Confusingly, the UN Environment report is claiming that cutting emissions to zero immediately would lead to more warming than occurs in climate models running the RCP2.6 scenario – a scenario which only has emissions reaching zero by around 2080. Carbon Brief reached out to a number of climate scientists, all of whom expressed puzzlement as to what might provide the basis of this claim. Carbon Brief asked UN Environment and the report’s authors for a response, but did not receive one before publication. (This article will be updated to include any response.)
According to an analysis featured in the recent IPCC special report on 1.5C, reducing all human emissions of greenhouse gases and aerosols to zero immediately would result in a modest short-term bump in global temperatures of around 0.15C as Earth-cooling aerosols disappear, followed by a decline. Around 20 years after emissions went to zero, global temperatures would fall back down below today’s levels and then cool by around 0.25C by 2100. While reducing aerosols might have a larger warming impact in the Arctic than other regions, an additional long-term warming of 4C to 5C seems rather unlikely.
Not ‘locked in’
Why might the report conflate a 3C global-warming scenario (RCP4.5) with the Paris Agreement target (RCP2.6)? The actual commitments made by countries in the Paris Agreement – the nationally determined contributions (NDCs) – fall well short of what would be needed to meet the Paris target. If countries only take these actions – and do not ratchet up their commitments after the Paris commitment period ends in 2030 – studies suggest that the world would be on track for a bit more than 3C warming, though how much depends largely on assumptions around emissions between 2030 and 2100.
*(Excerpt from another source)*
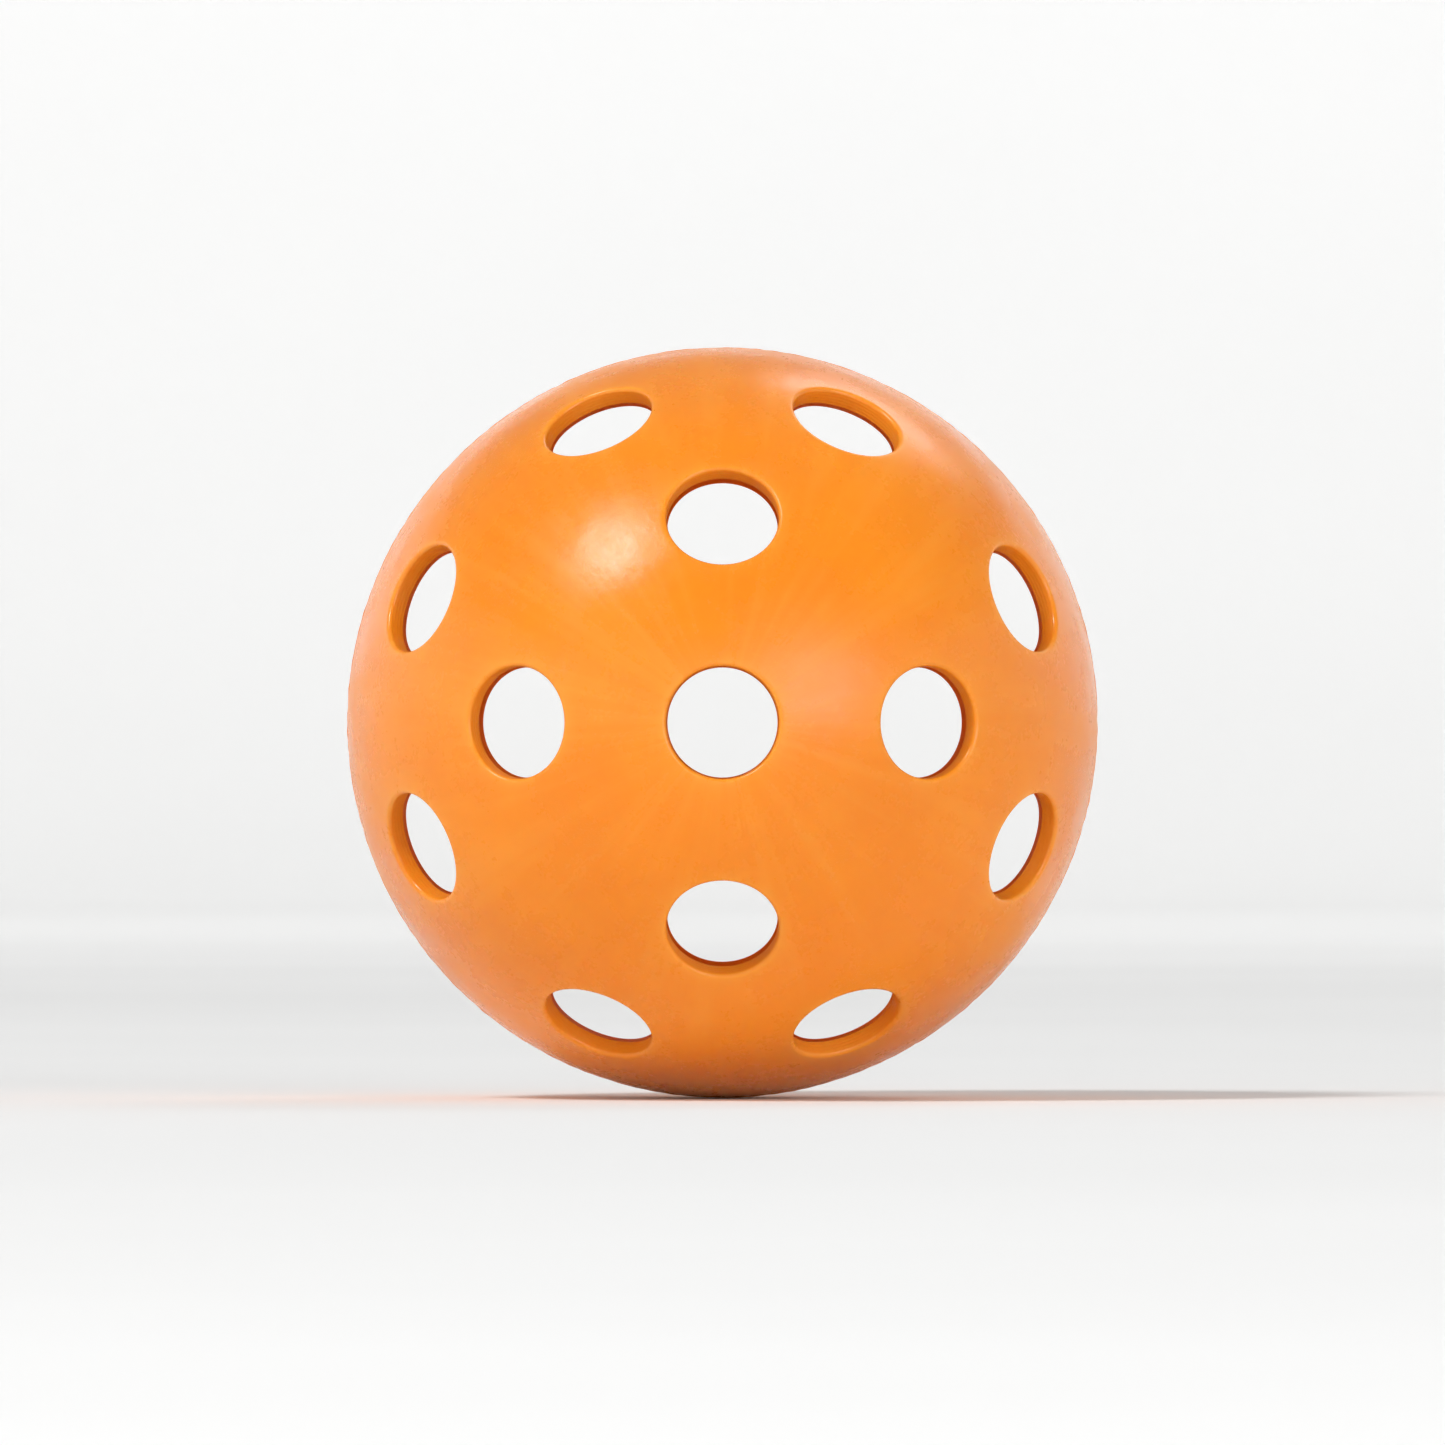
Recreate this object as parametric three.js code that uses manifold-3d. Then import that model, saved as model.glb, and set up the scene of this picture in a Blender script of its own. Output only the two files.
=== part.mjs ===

However, even if the report meant to say “the warming implied by existing Paris commitments” rather than the “Paris targets”, the press release and subsequent media coverage are still misleading. Unless the authors are arguing that the world as a whole is already locked into 3C warming – and there are plenty of scenarios that would keep global warming below 2C, or even down to 1.5C warming – the amount of future warming that will occur in the Arctic during the 21st century will depend in large part on our future emissions.
The figure below shows the winter Arctic warming relative to 1986-2005 from the average of all the IPCC CMIP5 climate models for each future RCP emission scenario. There is a wide range of potential future warming, from as little as 2.7C in 2100 in RCP2.6 to as much as 12C in RCP8.5. Which of these future warming scenarios will occur depends largely on our greenhouse gas emissions over the rest of the 21st century.
If the world actually meets the Paris target of limiting warming below 2C, the future Arctic winter warming will be around 0.5-5C, much lower than the 5-9C values stated in the report.
There is still a wide range of possible outcomes for the region. As a result, any claim that massive amounts of future warming for the region are “locked in” is misleading.